# start of DATA EXTRACT

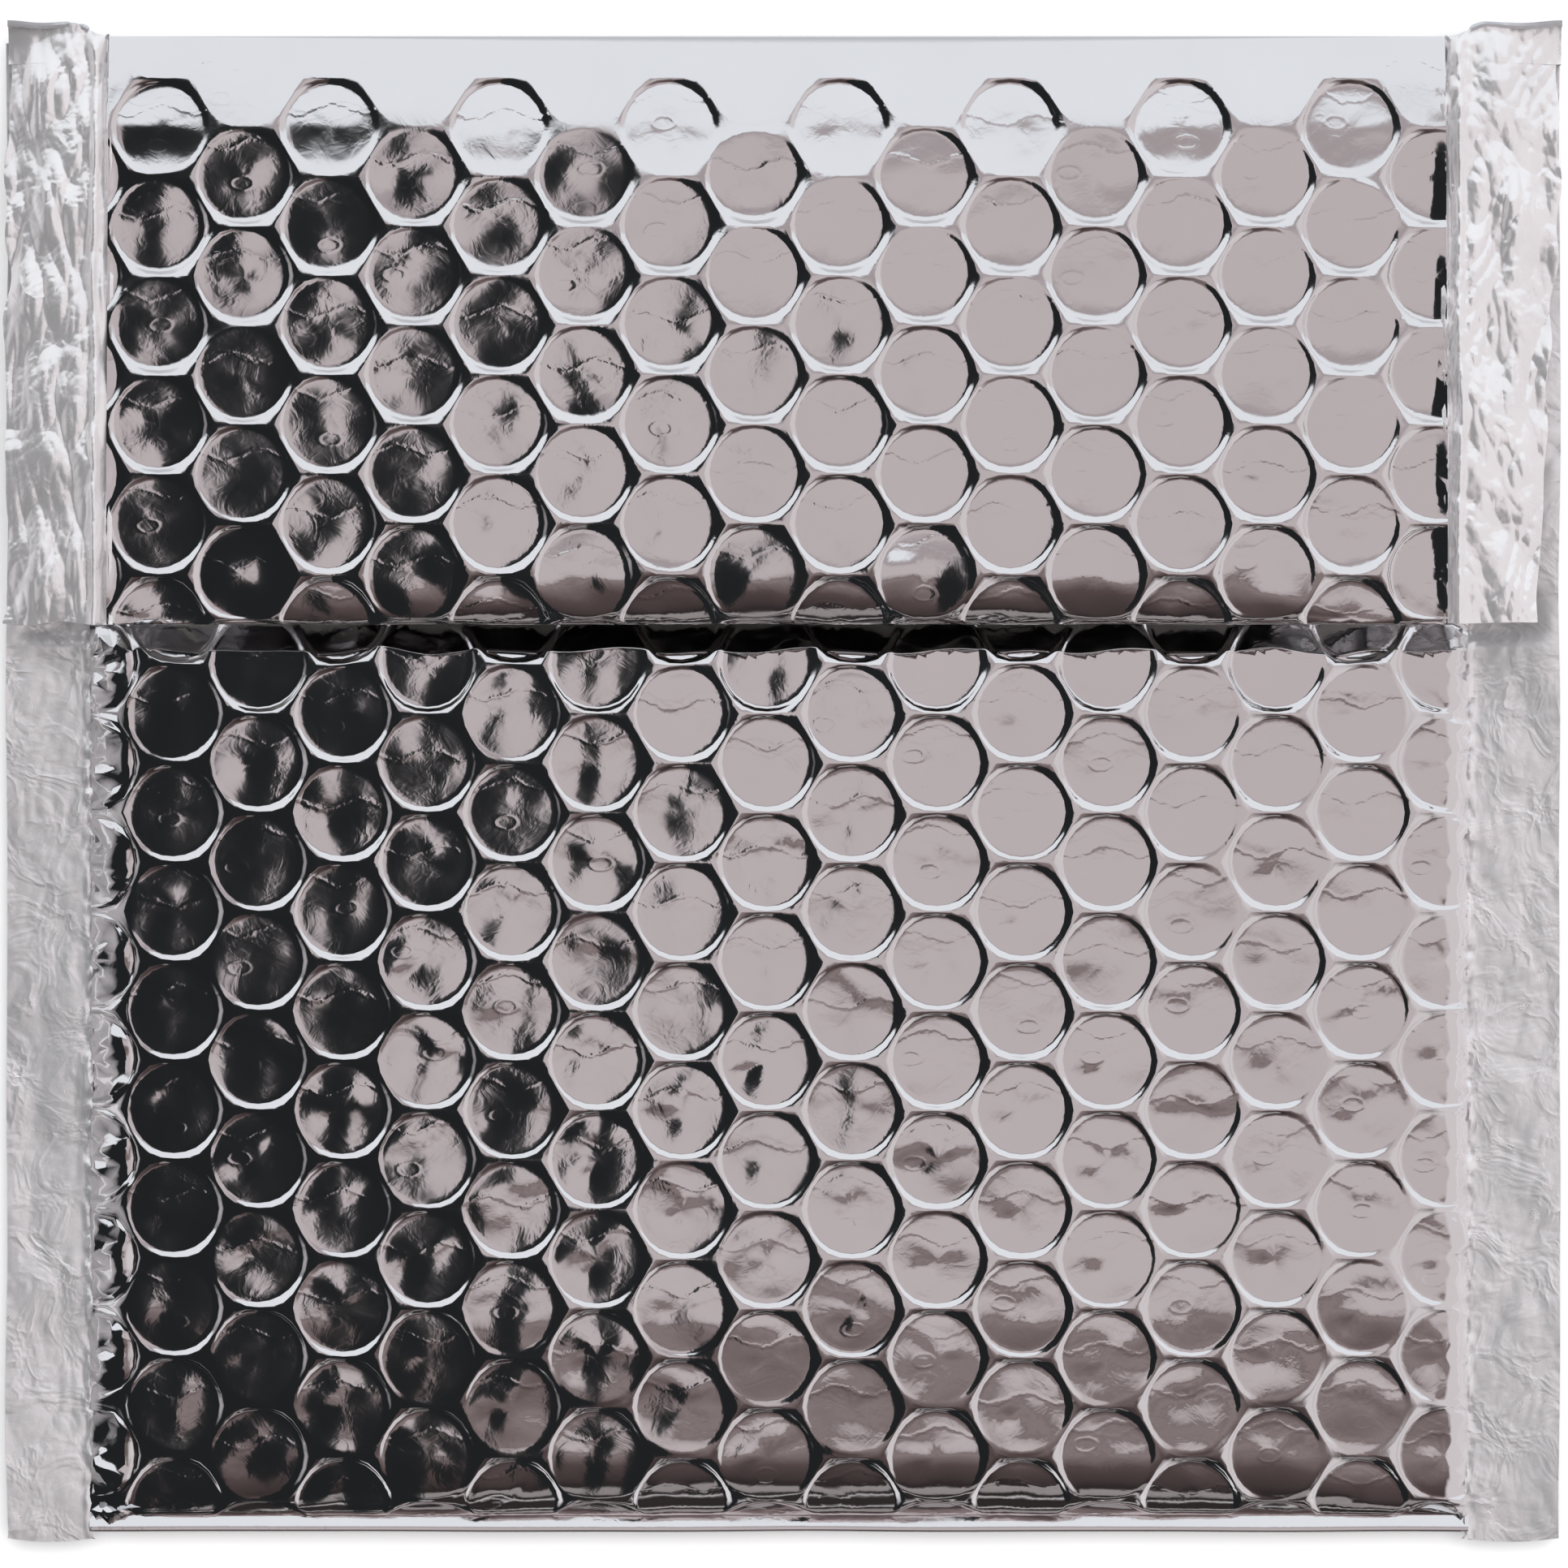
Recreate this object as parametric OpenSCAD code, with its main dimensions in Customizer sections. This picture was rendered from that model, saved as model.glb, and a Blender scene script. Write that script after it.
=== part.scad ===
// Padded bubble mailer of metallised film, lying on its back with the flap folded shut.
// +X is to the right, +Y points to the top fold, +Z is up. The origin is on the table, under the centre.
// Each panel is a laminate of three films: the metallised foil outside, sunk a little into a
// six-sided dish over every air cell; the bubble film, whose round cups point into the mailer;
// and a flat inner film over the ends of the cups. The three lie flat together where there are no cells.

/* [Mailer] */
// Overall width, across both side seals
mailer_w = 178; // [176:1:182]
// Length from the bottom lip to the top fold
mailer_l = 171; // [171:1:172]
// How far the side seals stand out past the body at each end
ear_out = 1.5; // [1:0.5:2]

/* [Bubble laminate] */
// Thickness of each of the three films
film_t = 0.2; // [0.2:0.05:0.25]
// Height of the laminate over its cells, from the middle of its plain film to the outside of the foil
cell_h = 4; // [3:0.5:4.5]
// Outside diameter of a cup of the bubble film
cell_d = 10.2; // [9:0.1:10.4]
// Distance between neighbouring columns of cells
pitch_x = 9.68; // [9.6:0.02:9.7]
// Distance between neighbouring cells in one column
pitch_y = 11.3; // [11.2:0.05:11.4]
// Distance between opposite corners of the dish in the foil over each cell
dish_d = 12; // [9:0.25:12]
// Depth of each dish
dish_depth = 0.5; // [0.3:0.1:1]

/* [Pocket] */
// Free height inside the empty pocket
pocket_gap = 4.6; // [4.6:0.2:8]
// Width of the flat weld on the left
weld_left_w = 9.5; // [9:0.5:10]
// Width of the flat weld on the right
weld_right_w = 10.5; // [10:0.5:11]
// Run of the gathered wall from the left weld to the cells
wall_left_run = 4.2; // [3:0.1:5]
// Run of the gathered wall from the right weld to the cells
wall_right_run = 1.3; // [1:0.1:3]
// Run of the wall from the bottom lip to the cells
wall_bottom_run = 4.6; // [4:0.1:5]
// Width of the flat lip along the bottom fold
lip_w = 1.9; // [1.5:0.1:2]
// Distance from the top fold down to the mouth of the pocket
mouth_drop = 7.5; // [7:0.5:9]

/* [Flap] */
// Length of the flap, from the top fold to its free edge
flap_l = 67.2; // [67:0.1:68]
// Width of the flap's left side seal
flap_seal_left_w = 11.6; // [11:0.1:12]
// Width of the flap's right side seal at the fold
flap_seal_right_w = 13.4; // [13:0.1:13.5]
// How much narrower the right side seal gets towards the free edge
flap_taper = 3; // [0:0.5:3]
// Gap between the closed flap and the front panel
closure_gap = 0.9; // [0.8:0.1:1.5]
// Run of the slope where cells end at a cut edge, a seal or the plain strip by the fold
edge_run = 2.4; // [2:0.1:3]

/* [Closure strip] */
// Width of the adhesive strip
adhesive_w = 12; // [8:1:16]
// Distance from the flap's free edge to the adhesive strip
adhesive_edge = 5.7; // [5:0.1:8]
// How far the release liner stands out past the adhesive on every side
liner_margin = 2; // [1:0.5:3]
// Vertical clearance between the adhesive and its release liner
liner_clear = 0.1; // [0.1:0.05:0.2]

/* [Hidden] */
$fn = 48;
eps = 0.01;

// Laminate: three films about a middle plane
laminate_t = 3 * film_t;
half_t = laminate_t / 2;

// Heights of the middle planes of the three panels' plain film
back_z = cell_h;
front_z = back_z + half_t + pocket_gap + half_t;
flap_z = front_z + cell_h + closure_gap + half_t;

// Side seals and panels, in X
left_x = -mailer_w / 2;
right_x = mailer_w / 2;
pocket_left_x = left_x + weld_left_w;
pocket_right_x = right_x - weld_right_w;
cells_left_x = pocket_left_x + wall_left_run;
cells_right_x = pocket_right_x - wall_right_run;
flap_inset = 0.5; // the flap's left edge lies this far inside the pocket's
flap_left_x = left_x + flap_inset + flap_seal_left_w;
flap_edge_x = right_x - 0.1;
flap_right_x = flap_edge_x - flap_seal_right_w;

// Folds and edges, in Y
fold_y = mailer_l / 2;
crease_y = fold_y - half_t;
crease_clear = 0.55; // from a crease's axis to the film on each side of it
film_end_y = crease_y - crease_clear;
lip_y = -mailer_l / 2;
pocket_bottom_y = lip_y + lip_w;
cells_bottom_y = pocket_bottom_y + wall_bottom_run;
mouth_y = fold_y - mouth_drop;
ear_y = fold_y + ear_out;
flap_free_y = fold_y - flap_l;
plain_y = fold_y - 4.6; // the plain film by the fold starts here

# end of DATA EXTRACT

Can you reproduce all the material exactly?

**RESULT OF THE EXERCISE:**
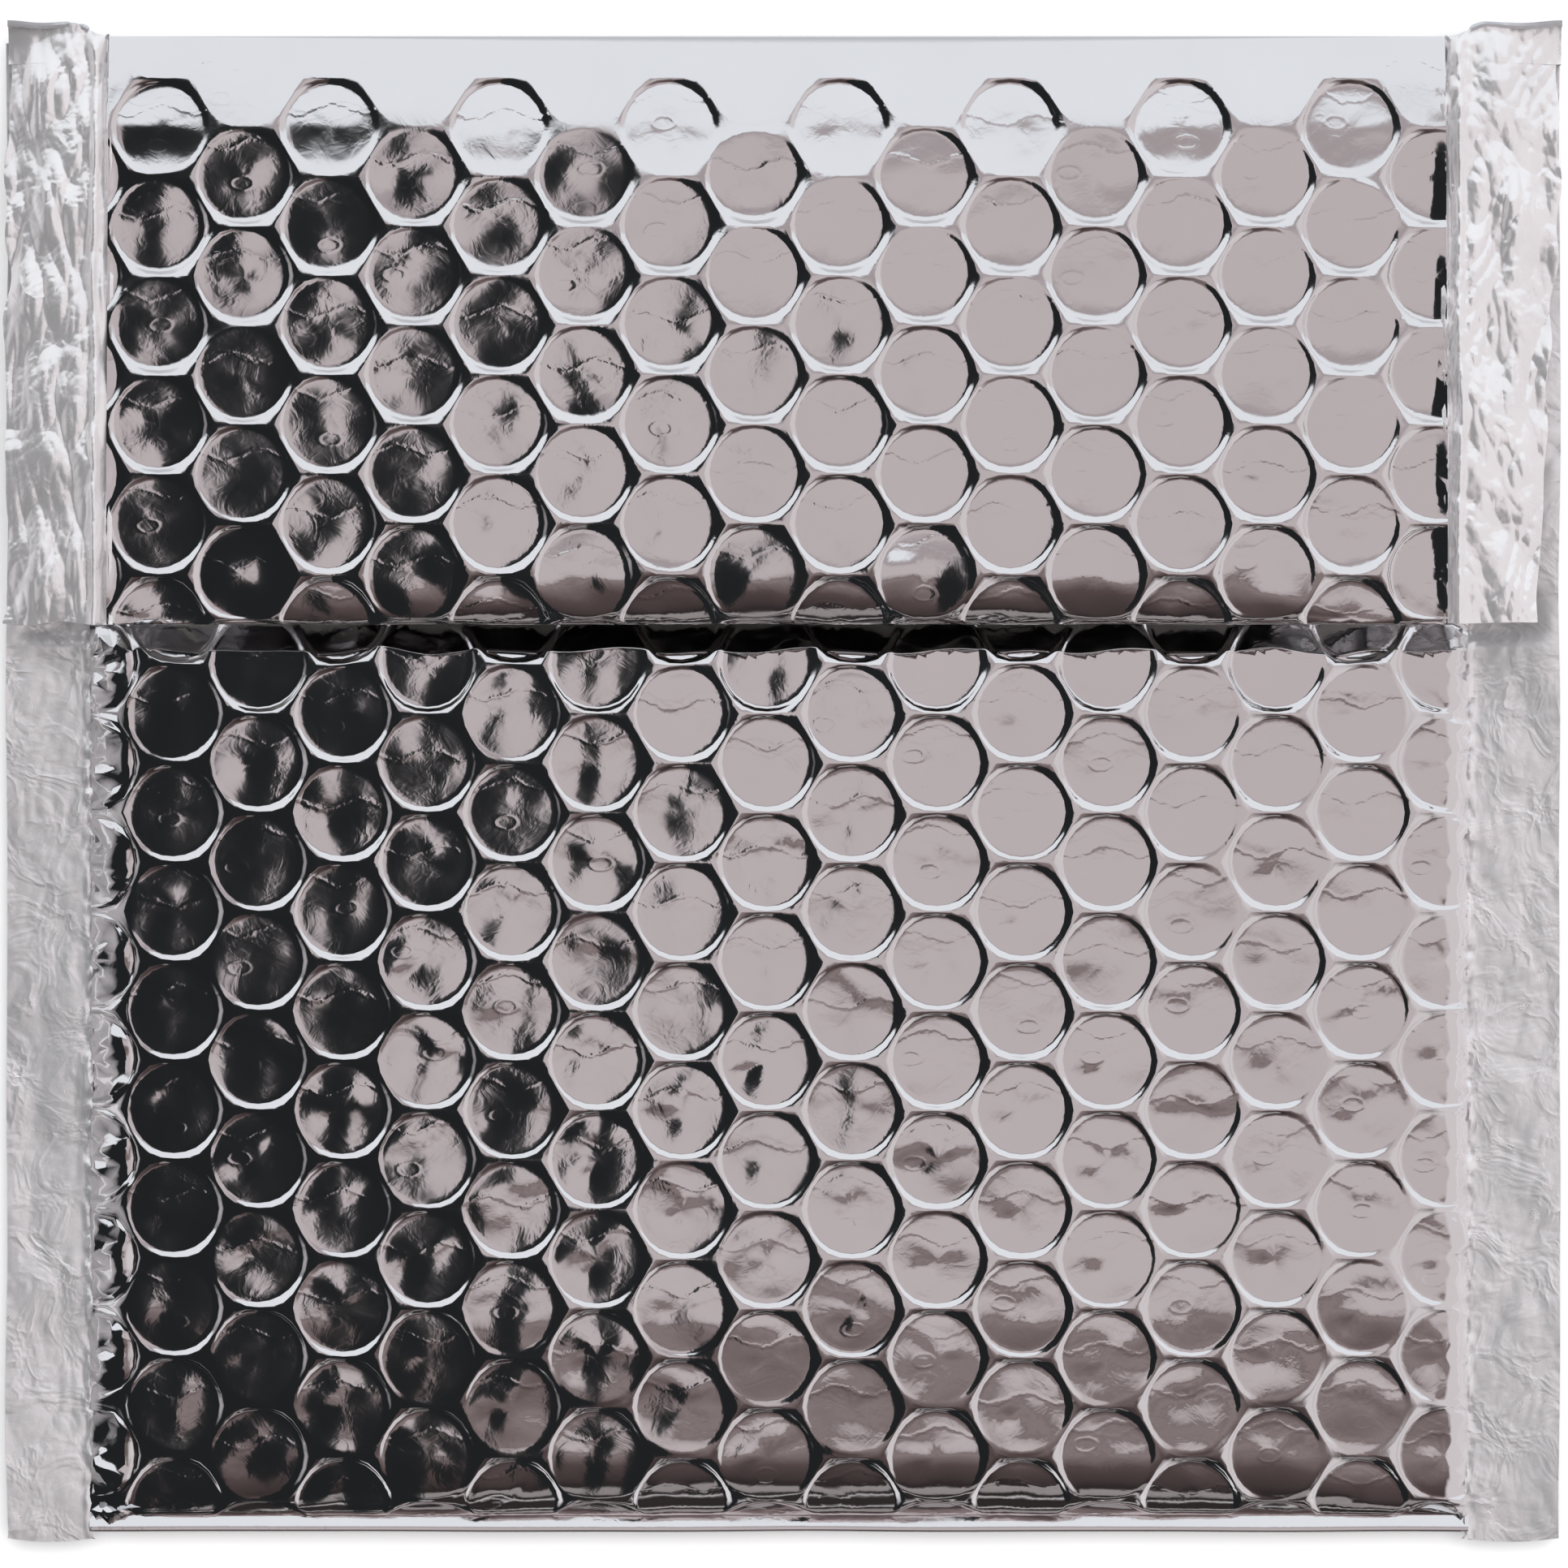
Recreate this object as parametric OpenSCAD code, with its main dimensions in Customizer sections. This picture was rendered from that model, saved as model.glb, and a Blender scene script. Write that script after it.
=== part.scad ===
// Padded bubble mailer of metallised film, lying on its back with the flap folded shut.
// +X is to the right, +Y points to the top fold, +Z is up. The origin is on the table, under the centre.
// Each panel is a laminate of three films: the metallised foil outside, sunk a little into a
// six-sided dish over every air cell; the bubble film, whose round cups point into the mailer;
// and a flat inner film over the ends of the cups. The three lie flat together where there are no cells.

/* [Mailer] */
// Overall width, across both side seals
mailer_w = 178; // [176:1:182]
// Length from the bottom lip to the top fold
mailer_l = 171; // [171:1:172]
// How far the side seals stand out past the body at each end
ear_out = 1.5; // [1:0.5:2]

/* [Bubble laminate] */
// Thickness of each of the three films
film_t = 0.2; // [0.2:0.05:0.25]
// Height of the laminate over its cells, from the middle of its plain film to the outside of the foil
cell_h = 4; // [3:0.5:4.5]
// Outside diameter of a cup of the bubble film
cell_d = 10.2; // [9:0.1:10.4]
// Distance between neighbouring columns of cells
pitch_x = 9.68; // [9.6:0.02:9.7]
// Distance between neighbouring cells in one column
pitch_y = 11.3; // [11.2:0.05:11.4]
// Distance between opposite corners of the dish in the foil over each cell
dish_d = 12; // [9:0.25:12]
// Depth of each dish
dish_depth = 0.5; // [0.3:0.1:1]

/* [Pocket] */
// Free height inside the empty pocket
pocket_gap = 4.6; // [4.6:0.2:8]
// Width of the flat weld on the left
weld_left_w = 9.5; // [9:0.5:10]
// Width of the flat weld on the right
weld_right_w = 10.5; // [10:0.5:11]
// Run of the gathered wall from the left weld to the cells
wall_left_run = 4.2; // [3:0.1:5]
// Run of the gathered wall from the right weld to the cells
wall_right_run = 1.3; // [1:0.1:3]
// Run of the wall from the bottom lip to the cells
wall_bottom_run = 4.6; // [4:0.1:5]
// Width of the flat lip along the bottom fold
lip_w = 1.9; // [1.5:0.1:2]
// Distance from the top fold down to the mouth of the pocket
mouth_drop = 7.5; // [7:0.5:9]

/* [Flap] */
// Length of the flap, from the top fold to its free edge
flap_l = 67.2; // [67:0.1:68]
// Width of the flap's left side seal
flap_seal_left_w = 11.6; // [11:0.1:12]
// Width of the flap's right side seal at the fold
flap_seal_right_w = 13.4; // [13:0.1:13.5]
// How much narrower the right side seal gets towards the free edge
flap_taper = 3; // [0:0.5:3]
// Gap between the closed flap and the front panel
closure_gap = 0.9; // [0.8:0.1:1.5]
// Run of the slope where cells end at a cut edge, a seal or the plain strip by the fold
edge_run = 2.4; // [2:0.1:3]

/* [Closure strip] */
// Width of the adhesive strip
adhesive_w = 12; // [8:1:16]
// Distance from the flap's free edge to the adhesive strip
adhesive_edge = 5.7; // [5:0.1:8]
// How far the release liner stands out past the adhesive on every side
liner_margin = 2; // [1:0.5:3]
// Vertical clearance between the adhesive and its release liner
liner_clear = 0.1; // [0.1:0.05:0.2]

/* [Hidden] */
$fn = 48;
eps = 0.01;

// Laminate: three films about a middle plane
laminate_t = 3 * film_t;
half_t = laminate_t / 2;

// Heights of the middle planes of the three panels' plain film
back_z = cell_h;
front_z = back_z + half_t + pocket_gap + half_t;
flap_z = front_z + cell_h + closure_gap + half_t;

// Side seals and panels, in X
left_x = -mailer_w / 2;
right_x = mailer_w / 2;
pocket_left_x = left_x + weld_left_w;
pocket_right_x = right_x - weld_right_w;
cells_left_x = pocket_left_x + wall_left_run;
cells_right_x = pocket_right_x - wall_right_run;
flap_inset = 0.5; // the flap's left edge lies this far inside the pocket's
flap_left_x = left_x + flap_inset + flap_seal_left_w;
flap_edge_x = right_x - 0.1;
flap_right_x = flap_edge_x - flap_seal_right_w;

// Folds and edges, in Y
fold_y = mailer_l / 2;
crease_y = fold_y - half_t;
crease_clear = 0.55; // from a crease's axis to the film on each side of it
film_end_y = crease_y - crease_clear;
lip_y = -mailer_l / 2;
pocket_bottom_y = lip_y + lip_w;
cells_bottom_y = pocket_bottom_y + wall_bottom_run;
mouth_y = fold_y - mouth_drop;
ear_y = fold_y + ear_out;
flap_free_y = fold_y - flap_l;
plain_y = fold_y - 4.6; // the plain film by the fold starts here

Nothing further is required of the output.